DESCRIPTION OF THE TASK
Copy out all of the material exactly.

GIVEN INFORMATION

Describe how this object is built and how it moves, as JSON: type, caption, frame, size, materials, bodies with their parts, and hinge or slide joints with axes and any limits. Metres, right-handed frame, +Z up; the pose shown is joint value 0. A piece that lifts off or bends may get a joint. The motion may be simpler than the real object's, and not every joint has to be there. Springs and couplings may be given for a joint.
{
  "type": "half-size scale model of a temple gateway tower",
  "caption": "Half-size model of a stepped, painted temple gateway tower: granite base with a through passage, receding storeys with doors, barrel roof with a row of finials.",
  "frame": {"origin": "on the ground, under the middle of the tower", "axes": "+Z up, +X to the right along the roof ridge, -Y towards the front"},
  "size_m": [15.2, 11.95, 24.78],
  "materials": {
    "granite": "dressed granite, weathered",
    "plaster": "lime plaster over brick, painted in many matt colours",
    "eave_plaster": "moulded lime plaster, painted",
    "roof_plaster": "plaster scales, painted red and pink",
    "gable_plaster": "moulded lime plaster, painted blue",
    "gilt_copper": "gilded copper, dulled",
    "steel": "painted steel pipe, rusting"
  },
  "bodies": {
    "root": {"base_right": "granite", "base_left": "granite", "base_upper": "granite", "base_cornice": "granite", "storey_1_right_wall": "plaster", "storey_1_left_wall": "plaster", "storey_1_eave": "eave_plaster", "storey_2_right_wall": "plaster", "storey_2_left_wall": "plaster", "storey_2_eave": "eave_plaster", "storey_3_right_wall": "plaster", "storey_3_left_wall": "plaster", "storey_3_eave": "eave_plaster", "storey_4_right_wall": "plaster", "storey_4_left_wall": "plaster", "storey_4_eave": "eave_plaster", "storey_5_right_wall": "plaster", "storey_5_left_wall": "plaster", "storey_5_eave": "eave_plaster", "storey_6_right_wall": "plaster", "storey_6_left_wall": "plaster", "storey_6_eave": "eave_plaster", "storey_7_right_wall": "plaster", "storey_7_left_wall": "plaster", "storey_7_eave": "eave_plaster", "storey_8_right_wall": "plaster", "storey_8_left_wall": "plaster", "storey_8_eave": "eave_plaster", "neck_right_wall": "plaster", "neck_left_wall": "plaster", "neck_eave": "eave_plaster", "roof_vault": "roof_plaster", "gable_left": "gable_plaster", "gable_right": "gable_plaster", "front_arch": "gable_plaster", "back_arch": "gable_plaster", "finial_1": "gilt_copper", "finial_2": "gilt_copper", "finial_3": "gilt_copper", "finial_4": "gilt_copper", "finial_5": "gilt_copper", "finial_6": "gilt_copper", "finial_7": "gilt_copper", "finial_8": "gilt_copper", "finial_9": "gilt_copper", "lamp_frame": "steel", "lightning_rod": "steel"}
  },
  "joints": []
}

TASK ANSWER
Describe how this object is built and how it moves, as JSON: type, caption, frame, size, materials, bodies with their parts, and hinge or slide joints with axes and any limits. Metres, right-handed frame, +Z up; the pose shown is joint value 0. A piece that lifts off or bends may get a joint. The motion may be simpler than the real object's, and not every joint has to be there. Springs and couplings may be given for a joint.
{
  "type": "half-size scale model of a temple gateway tower",
  "caption": "Half-size model of a stepped, painted temple gateway tower: granite base with a through passage, receding storeys with doors, barrel roof with a row of finials.",
  "frame": {"origin": "on the ground, under the middle of the tower", "axes": "+Z up, +X to the right along the roof ridge, -Y towards the front"},
  "size_m": [15.2, 11.95, 24.78],
  "materials": {
    "granite": "dressed granite, weathered",
    "plaster": "lime plaster over brick, painted in many matt colours",
    "eave_plaster": "moulded lime plaster, painted",
    "roof_plaster": "plaster scales, painted red and pink",
    "gable_plaster": "moulded lime plaster, painted blue",
    "gilt_copper": "gilded copper, dulled",
    "steel": "painted steel pipe, rusting"
  },
  "bodies": {
    "root": {"base_right": "granite", "base_left": "granite", "base_upper": "granite", "base_cornice": "granite", "storey_1_right_wall": "plaster", "storey_1_left_wall": "plaster", "storey_1_eave": "eave_plaster", "storey_2_right_wall": "plaster", "storey_2_left_wall": "plaster", "storey_2_eave": "eave_plaster", "storey_3_right_wall": "plaster", "storey_3_left_wall": "plaster", "storey_3_eave": "eave_plaster", "storey_4_right_wall": "plaster", "storey_4_left_wall": "plaster", "storey_4_eave": "eave_plaster", "storey_5_right_wall": "plaster", "storey_5_left_wall": "plaster", "storey_5_eave": "eave_plaster", "storey_6_right_wall": "plaster", "storey_6_left_wall": "plaster", "storey_6_eave": "eave_plaster", "storey_7_right_wall": "plaster", "storey_7_left_wall": "plaster", "storey_7_eave": "eave_plaster", "storey_8_right_wall": "plaster", "storey_8_left_wall": "plaster", "storey_8_eave": "eave_plaster", "neck_right_wall": "plaster", "neck_left_wall": "plaster", "neck_eave": "eave_plaster", "roof_vault": "roof_plaster", "gable_left": "gable_plaster", "gable_right": "gable_plaster", "front_arch": "gable_plaster", "back_arch": "gable_plaster", "finial_1": "gilt_copper", "finial_2": "gilt_copper", "finial_3": "gilt_copper", "finial_4": "gilt_copper", "finial_5": "gilt_copper", "finial_6": "gilt_copper", "finial_7": "gilt_copper", "finial_8": "gilt_copper", "finial_9": "gilt_copper", "lamp_frame": "steel", "lightning_rod": "steel"}
  },
  "joints": []
}